Your answer should be one number: the count of lines in these entries that hold the word "hull".

(Object modeling scripts)
-- START --
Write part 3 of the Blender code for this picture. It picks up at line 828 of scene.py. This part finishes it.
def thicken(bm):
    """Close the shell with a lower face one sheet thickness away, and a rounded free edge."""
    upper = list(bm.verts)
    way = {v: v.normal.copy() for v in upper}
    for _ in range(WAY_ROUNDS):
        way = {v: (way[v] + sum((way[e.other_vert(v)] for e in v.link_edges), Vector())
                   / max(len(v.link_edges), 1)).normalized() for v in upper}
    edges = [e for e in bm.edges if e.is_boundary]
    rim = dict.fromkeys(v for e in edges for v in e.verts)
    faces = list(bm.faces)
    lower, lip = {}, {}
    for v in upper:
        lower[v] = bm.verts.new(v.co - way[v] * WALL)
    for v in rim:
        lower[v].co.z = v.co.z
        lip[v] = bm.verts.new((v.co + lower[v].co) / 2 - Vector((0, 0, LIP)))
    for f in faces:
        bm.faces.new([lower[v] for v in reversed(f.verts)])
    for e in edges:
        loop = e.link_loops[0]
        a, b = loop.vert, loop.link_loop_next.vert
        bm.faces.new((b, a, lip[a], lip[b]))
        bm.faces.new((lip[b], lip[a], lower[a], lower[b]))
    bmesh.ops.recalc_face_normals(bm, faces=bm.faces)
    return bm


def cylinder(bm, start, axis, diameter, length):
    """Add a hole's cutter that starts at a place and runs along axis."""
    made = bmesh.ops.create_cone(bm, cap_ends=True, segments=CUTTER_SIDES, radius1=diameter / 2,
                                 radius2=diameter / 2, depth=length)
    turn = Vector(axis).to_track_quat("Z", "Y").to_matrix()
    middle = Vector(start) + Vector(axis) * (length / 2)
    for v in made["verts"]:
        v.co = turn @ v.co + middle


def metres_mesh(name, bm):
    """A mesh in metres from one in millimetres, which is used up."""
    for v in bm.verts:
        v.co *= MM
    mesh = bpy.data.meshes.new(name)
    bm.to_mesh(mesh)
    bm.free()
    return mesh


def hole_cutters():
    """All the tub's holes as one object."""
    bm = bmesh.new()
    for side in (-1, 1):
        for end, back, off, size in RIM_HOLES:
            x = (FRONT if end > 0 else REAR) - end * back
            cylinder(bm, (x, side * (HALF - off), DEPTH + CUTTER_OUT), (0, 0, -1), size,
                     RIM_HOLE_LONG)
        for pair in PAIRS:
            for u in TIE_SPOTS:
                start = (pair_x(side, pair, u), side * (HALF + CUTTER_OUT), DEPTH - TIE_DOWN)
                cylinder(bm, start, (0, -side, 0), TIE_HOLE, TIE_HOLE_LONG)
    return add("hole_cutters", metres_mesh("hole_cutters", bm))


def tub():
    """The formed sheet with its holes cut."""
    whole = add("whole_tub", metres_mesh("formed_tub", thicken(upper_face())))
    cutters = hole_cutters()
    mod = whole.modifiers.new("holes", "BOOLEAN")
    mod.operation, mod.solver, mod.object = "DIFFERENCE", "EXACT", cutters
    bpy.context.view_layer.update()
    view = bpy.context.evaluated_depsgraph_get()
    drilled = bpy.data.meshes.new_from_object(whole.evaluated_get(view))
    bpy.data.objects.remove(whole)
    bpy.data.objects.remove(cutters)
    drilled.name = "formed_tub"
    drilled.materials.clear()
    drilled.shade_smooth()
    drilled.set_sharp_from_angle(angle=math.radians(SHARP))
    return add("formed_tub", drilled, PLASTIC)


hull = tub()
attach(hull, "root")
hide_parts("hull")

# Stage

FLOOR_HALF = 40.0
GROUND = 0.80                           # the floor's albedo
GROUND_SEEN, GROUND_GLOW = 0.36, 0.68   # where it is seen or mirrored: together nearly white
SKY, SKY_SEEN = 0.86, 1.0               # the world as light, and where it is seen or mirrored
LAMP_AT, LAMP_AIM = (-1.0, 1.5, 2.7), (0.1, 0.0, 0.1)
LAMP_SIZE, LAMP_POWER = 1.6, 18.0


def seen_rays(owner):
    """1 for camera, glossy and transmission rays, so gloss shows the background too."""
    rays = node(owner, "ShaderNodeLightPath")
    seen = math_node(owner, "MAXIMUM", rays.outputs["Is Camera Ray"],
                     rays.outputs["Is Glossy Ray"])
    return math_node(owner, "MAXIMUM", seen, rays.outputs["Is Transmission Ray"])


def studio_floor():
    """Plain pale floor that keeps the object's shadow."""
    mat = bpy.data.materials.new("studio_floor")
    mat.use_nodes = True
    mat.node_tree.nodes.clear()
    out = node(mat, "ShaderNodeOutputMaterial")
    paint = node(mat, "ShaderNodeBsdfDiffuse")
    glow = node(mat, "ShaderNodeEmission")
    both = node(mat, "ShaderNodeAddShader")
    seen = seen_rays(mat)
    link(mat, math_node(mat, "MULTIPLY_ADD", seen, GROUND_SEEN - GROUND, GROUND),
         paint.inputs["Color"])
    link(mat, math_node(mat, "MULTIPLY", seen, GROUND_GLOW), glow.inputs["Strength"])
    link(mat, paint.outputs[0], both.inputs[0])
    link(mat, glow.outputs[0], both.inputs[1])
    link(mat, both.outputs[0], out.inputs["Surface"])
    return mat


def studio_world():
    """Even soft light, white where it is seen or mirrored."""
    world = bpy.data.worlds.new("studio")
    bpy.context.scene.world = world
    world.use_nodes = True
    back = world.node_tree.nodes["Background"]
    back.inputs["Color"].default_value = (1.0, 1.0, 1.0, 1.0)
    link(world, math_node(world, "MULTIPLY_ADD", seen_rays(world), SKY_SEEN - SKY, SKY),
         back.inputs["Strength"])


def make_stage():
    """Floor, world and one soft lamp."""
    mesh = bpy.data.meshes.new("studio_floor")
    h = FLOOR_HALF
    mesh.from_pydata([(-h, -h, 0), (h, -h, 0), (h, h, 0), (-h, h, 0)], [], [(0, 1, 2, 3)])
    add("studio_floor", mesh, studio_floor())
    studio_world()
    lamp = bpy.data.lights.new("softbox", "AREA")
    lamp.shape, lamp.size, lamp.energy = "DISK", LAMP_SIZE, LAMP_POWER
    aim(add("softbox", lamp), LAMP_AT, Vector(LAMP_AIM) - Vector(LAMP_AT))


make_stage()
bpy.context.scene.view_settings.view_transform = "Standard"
-- END --
-- START --
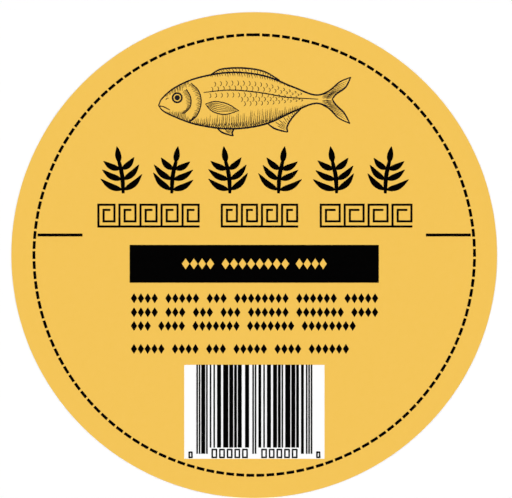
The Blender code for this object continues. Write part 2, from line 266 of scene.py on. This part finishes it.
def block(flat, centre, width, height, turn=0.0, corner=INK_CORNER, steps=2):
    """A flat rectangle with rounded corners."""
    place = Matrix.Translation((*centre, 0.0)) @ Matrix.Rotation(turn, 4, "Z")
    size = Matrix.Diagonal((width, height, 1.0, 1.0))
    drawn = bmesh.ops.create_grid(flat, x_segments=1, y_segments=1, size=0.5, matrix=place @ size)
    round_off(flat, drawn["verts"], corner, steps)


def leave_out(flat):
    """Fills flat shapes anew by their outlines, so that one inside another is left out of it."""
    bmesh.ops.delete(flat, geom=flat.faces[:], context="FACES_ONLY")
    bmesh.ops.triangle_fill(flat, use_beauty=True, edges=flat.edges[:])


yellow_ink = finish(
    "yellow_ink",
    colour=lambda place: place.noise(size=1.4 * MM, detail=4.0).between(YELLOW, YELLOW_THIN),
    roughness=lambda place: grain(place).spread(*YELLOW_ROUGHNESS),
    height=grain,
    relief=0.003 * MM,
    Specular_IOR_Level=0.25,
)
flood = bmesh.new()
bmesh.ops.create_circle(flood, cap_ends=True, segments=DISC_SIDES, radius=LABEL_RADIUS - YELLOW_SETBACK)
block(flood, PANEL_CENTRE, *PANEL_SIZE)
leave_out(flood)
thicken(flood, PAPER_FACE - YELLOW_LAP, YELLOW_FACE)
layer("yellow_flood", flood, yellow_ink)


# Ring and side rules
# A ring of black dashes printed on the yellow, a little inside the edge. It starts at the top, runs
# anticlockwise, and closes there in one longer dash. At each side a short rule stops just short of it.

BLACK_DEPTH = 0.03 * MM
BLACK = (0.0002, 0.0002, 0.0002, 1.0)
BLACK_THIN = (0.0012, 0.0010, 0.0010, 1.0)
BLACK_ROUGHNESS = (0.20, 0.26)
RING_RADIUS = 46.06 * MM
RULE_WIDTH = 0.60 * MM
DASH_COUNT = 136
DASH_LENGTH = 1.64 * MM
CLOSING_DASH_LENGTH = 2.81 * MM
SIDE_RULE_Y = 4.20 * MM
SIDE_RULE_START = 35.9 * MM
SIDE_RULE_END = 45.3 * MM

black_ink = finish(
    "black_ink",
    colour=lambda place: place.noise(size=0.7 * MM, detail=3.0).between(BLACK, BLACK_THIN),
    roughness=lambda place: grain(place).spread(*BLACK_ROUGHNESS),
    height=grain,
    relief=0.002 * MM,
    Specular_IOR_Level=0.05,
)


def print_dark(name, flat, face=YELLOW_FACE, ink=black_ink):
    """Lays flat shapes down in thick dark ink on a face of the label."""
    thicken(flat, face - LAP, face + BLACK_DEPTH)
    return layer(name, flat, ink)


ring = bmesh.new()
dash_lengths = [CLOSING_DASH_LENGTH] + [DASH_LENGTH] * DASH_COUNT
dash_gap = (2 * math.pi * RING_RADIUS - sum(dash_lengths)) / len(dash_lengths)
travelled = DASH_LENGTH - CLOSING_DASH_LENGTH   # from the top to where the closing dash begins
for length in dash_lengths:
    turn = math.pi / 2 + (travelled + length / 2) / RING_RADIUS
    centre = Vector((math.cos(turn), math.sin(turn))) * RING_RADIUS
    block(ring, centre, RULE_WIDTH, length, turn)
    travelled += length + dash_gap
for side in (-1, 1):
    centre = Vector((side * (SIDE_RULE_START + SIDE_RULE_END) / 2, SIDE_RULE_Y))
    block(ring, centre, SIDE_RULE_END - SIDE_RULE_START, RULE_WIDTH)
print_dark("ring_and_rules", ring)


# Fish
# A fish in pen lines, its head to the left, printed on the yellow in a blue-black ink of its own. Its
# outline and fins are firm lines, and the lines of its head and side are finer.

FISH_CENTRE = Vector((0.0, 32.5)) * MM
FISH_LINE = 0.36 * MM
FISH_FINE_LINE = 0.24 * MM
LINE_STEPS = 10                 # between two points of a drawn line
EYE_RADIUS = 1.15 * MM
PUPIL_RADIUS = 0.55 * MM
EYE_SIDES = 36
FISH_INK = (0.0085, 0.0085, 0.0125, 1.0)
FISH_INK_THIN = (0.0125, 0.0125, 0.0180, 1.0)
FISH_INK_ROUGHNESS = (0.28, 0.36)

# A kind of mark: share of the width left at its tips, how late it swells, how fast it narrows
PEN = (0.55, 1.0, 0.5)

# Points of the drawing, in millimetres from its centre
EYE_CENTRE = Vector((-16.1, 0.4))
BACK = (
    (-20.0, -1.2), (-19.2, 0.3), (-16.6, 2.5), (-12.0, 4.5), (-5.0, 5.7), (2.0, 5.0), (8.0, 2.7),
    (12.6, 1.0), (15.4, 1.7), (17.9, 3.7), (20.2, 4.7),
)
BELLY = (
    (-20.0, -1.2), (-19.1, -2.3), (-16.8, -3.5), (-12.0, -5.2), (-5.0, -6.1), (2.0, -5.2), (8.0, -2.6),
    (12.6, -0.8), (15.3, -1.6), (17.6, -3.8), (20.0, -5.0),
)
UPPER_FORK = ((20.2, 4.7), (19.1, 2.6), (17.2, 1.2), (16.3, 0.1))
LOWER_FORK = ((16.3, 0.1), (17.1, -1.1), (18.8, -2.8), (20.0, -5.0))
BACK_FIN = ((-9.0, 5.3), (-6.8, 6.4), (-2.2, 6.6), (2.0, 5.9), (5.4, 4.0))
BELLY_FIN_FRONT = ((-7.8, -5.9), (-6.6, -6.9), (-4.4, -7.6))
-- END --
-- START --
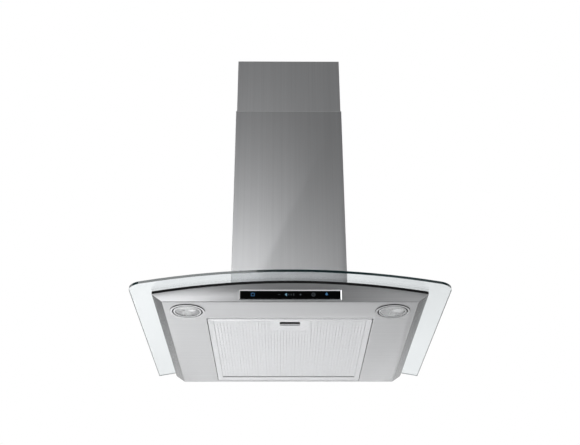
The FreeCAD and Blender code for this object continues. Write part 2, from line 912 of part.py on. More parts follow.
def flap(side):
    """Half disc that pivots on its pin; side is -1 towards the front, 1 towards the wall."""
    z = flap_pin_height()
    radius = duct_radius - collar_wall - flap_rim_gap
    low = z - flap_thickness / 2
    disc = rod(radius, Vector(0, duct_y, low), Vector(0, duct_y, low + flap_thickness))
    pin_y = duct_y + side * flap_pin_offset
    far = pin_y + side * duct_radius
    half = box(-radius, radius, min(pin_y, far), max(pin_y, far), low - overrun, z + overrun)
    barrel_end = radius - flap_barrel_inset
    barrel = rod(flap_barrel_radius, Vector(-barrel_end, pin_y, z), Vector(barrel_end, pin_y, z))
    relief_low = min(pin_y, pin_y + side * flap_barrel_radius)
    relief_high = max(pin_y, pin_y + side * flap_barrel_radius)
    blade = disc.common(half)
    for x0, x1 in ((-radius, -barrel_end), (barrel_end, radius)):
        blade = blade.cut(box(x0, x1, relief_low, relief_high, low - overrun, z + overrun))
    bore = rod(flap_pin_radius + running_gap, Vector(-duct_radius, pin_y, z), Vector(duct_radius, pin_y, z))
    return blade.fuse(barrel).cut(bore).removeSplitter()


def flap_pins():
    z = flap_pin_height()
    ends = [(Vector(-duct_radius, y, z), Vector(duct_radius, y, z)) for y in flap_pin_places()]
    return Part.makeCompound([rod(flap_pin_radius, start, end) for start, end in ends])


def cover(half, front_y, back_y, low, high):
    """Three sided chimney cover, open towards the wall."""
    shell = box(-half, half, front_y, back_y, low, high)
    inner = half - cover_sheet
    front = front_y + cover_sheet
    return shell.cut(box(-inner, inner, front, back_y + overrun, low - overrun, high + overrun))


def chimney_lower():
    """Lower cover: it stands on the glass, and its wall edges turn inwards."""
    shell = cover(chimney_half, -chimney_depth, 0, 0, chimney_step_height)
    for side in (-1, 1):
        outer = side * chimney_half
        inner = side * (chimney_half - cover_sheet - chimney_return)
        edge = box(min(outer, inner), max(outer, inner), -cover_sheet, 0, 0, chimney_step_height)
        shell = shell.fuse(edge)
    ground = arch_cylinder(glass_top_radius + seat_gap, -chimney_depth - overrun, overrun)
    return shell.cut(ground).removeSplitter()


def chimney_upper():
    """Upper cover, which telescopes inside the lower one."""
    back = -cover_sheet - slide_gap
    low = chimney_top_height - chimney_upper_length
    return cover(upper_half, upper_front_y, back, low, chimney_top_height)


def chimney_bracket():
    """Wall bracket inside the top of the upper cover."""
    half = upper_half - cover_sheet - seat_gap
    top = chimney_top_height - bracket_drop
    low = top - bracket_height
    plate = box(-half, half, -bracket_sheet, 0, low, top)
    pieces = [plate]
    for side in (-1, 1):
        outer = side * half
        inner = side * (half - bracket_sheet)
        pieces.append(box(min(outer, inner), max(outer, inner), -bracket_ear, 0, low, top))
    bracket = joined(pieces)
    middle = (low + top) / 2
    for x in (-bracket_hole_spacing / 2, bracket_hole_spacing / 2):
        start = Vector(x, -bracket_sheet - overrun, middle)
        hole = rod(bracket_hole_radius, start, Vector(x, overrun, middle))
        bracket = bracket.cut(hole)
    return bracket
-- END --
*Finished task:*
3